If the donor keeps the usufruit of a home then the value of the gift of the reversion is reduced compared to the full value of the property (the younger the donor, the lower the value – fixed by official tables, see right).

Tax payable by the recipient at the time of receiving a nue-propriété gift is lower than if inheriting the same property later, as the value of the gift takes into account the fact the beneficiary does not (yet) have full rights to it. Then, when the usufruitier (life tenant) later dies, the recipient gets the full ownership of the property with no additional tax to pay.

As an example:

  • If the donor is 69 and wants to pass the nue-propriété of a house valued at €195,000 to his or her two nephews, the gift is worth €117,000 (discounted because the value of nue-propriété for this age is 40% of the full value)

  • Each nephew gets €58,500

  • There is a €7,967 tax allowance for nephews, so they are taxed at 55% (nephews' rate) on €50,533 giving tax of €27,793.15 per person.

  • By comparison, inheritance tax on half of the house for each nephew would have been €49,243.15.

What is more if giving a gift of usufruit to one's own children, their tax allowance is €100,000 each, renewable every 15 years, so depending on the home value, they may have nothing to pay.

You should note, however, that if you do not survive at least 15 years after making a gift of nue-propriété, the value of such a gift must later be accounted for in calculating allowances against inheritance tax (for example the €100,000 allowance for a child).

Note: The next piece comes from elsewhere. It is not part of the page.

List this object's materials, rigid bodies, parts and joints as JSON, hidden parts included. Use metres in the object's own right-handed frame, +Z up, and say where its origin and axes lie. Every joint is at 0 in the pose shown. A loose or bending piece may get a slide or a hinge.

Concerns about such arrangements were raised in 2019 by some tax experts due to a rule in the 2019 Finance Act relating to so-called montages juridiques (where someone is deemed to have used a legal strategy so as to pay less tax than would otherwise have been due on a transaction). According to this law additional tax and a fine could be due where an action was found to amount to abus de droit (abuse of law) by the tax authorities.

Under a previous law an arrangement had to be proved to have been undertaken 'exclusively' for tax reduction reasons; now the wording has changed to 'mostly' for tax reasons, applicable from 2020.

However Franco-British honorary avocat Gerard Barron from Boulogne-sur-Mer said that in his view this would be more likely to concern situations where people set up an SCI to hold the property rather than a direct gift of nue-propriété

"The gift in this case is shares and the underlying value of shares where usufruit and nue-propriété are dissociated is less than the value of the assets the SCI owns, which reduces the tax base," he said. However he said he would expect the notaire or lawyer setting up the SCI to advise about any such risks.

There had also been speculation that courts would be unlikely to enforce the rule in cases concerning modest family assets, he said. People should nonetheless take professional advice on this point, he added.

Usufruit value

The value of the usufruit retained by the giver of the nue-propriété is:

  • 90% of the value if the donor is aged under 21; the nue-propriété gifted therefore being just 10% of the full value, and after this:

  • 80% (donor aged under 31)

  • 70% (donor aged under 41)

  • 60% (donor aged under 51)

  • 50% (donor aged under 61)

  • 40% (donor aged under 71)

  • 30% (donor aged under 81)

  • 20% (donor aged under 91)

  • 10% (donor aged 91+)

Gift of temporary usufruit

It is possible to make a temporary gift of the usufruit of a property or an investment such as a shares portfolio, to one's child to help them finance studies or get them started in working life.

Parents have options for helping their child while obtaining tax advantages - such as keeping them ‘attached’ to the family home for tax purposes, as long as they are under 25 and in full-time education, so as to maintain the extra family quotient half ‘part’ (or whole part if there are three children or more); others use the tax reduction available for paying a child a pension alimentaire (support payments).

A third option is donation temporaire d’usufruit, which can be organised inexpensively by a notaire. The value of a temporary usufruit is 23% of the full value, per period of 10 years – and this can benefit from the usual gift tax allowances, meaning each parent can give €100,000 per child, every 15 years, tax-free. 

So, for example, a couple who jointly own a second home worth €500,000 could give use of it (or the right to rent it out for an income) to their child for eight years and the value of the gift is €115,000 [23% of €500,000] (€57,000 each) and there is no gift tax to pay.

If you have several children, it is best to do this in the context of a donation-partage arrangement, taking account of the others’ interests, as otherwise the child who receives the temporary usufruit gift will have to report the full benefit gained from it when they come to inherit in the future.

As for the parents, if they are wealth tax payers, the item gifted can be ignored for purposes of wealth tax declarations.

The parents will continue to pay taxe foncière on the property but not other taxes related to the home.

If there is a rental income it is the child who declares it for income tax.

Similarly in the case of a shares portfolio, it would be the child who would declare any interest and dividends.

From a tax perspective, these procedures should in theory only be used where a child needs help (ie. not if they are working in a well-paid profession); and it is also possible to give them a pension alimentaire should they still be needy despite the usufruit gift.